Stated task ▸ Give again, word for word, each line from the top of the listing through the line that holds "# and the stone".

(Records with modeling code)

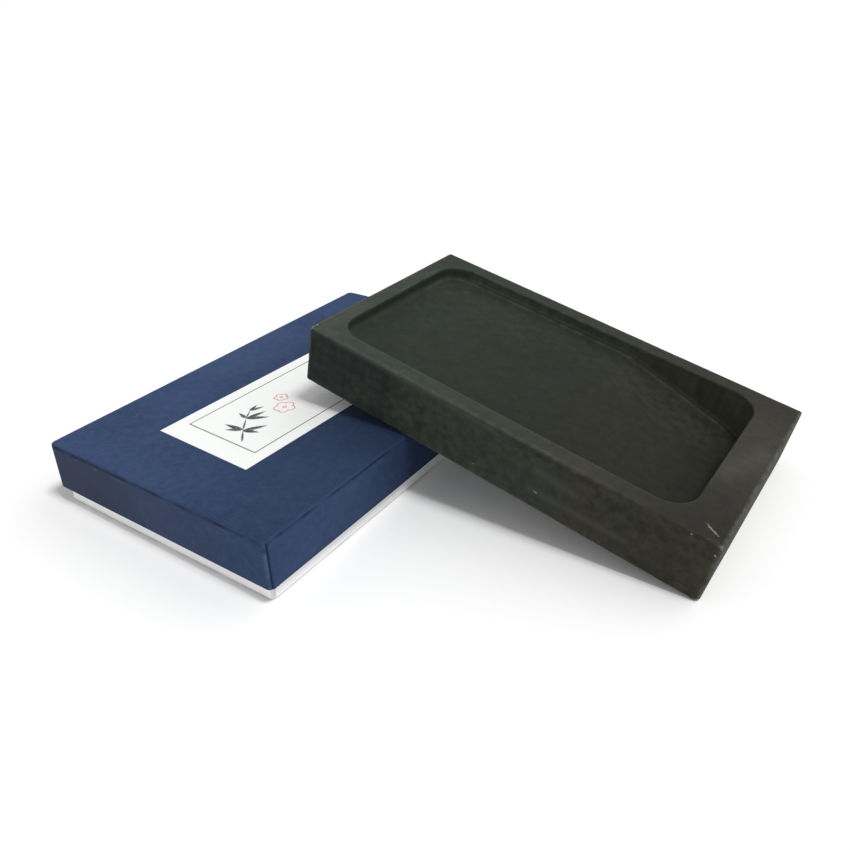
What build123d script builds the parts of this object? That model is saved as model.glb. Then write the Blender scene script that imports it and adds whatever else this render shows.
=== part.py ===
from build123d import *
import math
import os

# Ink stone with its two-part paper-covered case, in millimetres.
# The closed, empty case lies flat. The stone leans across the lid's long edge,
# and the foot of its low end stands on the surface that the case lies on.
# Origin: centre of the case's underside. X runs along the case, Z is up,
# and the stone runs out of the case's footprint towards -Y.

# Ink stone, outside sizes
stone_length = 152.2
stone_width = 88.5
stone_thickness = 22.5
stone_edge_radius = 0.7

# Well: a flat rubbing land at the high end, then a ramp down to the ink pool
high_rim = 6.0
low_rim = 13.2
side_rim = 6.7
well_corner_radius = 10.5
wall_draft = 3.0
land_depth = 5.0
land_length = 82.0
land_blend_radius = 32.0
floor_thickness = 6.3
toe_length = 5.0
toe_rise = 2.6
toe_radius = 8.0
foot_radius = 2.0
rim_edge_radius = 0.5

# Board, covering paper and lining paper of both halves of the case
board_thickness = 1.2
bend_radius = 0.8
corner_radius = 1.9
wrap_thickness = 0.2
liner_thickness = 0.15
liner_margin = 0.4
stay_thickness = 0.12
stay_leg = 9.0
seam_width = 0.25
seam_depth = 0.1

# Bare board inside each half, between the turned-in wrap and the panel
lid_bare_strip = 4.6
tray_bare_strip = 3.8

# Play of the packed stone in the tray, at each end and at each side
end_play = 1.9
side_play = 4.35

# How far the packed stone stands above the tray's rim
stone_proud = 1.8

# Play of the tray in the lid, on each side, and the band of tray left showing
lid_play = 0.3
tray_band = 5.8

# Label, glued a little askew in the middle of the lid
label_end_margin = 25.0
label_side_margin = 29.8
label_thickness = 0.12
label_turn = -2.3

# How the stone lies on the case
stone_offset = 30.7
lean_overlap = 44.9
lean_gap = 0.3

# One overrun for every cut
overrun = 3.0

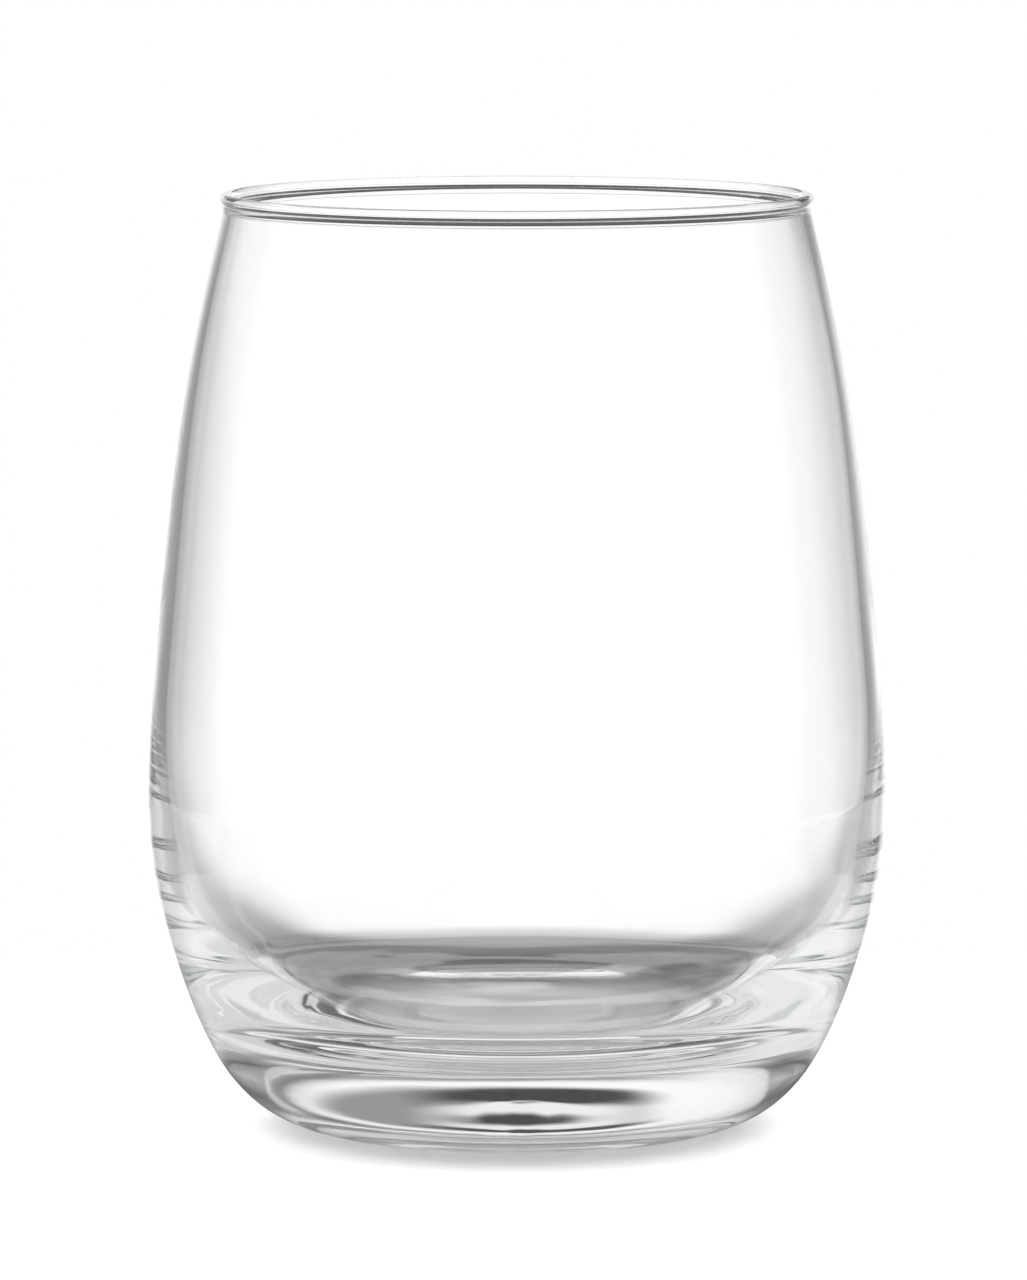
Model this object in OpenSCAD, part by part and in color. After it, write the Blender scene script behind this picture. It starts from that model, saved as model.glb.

Solution for this problem ▸
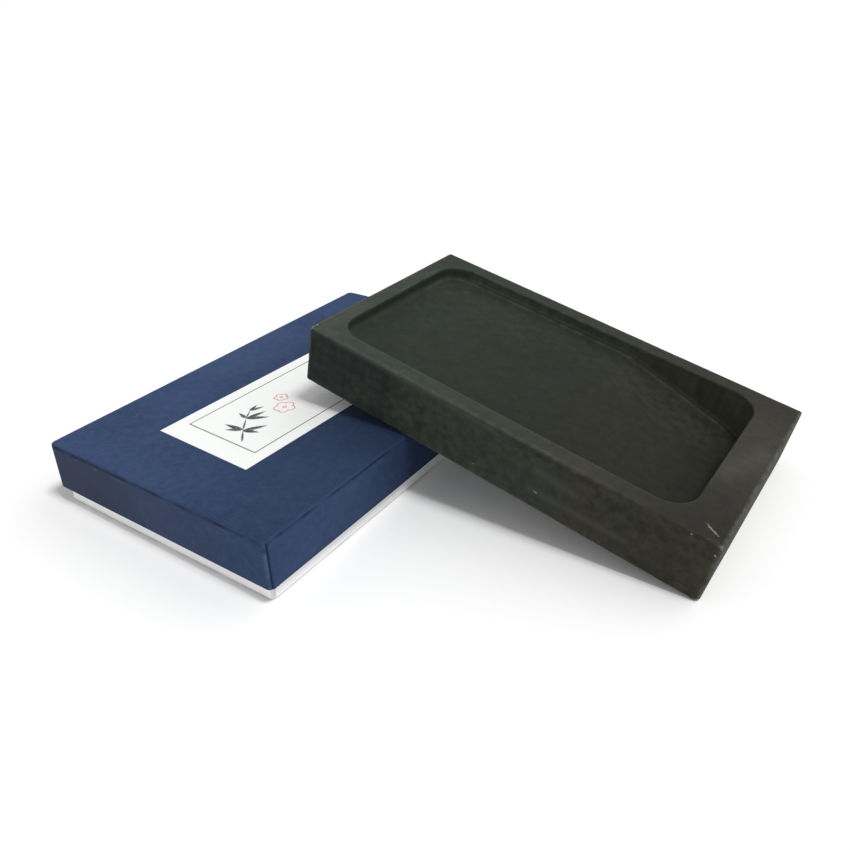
What build123d script builds the parts of this object? That model is saved as model.glb. Then write the Blender scene script that imports it and adds whatever else this render shows.
=== part.py ===
from build123d import *
import math
import os

# Ink stone with its two-part paper-covered case, in millimetres.
# The closed, empty case lies flat. The stone leans across the lid's long edge,
# and the foot of its low end stands on the surface that the case lies on.
# Origin: centre of the case's underside. X runs along the case, Z is up,
# and the stone runs out of the case's footprint towards -Y.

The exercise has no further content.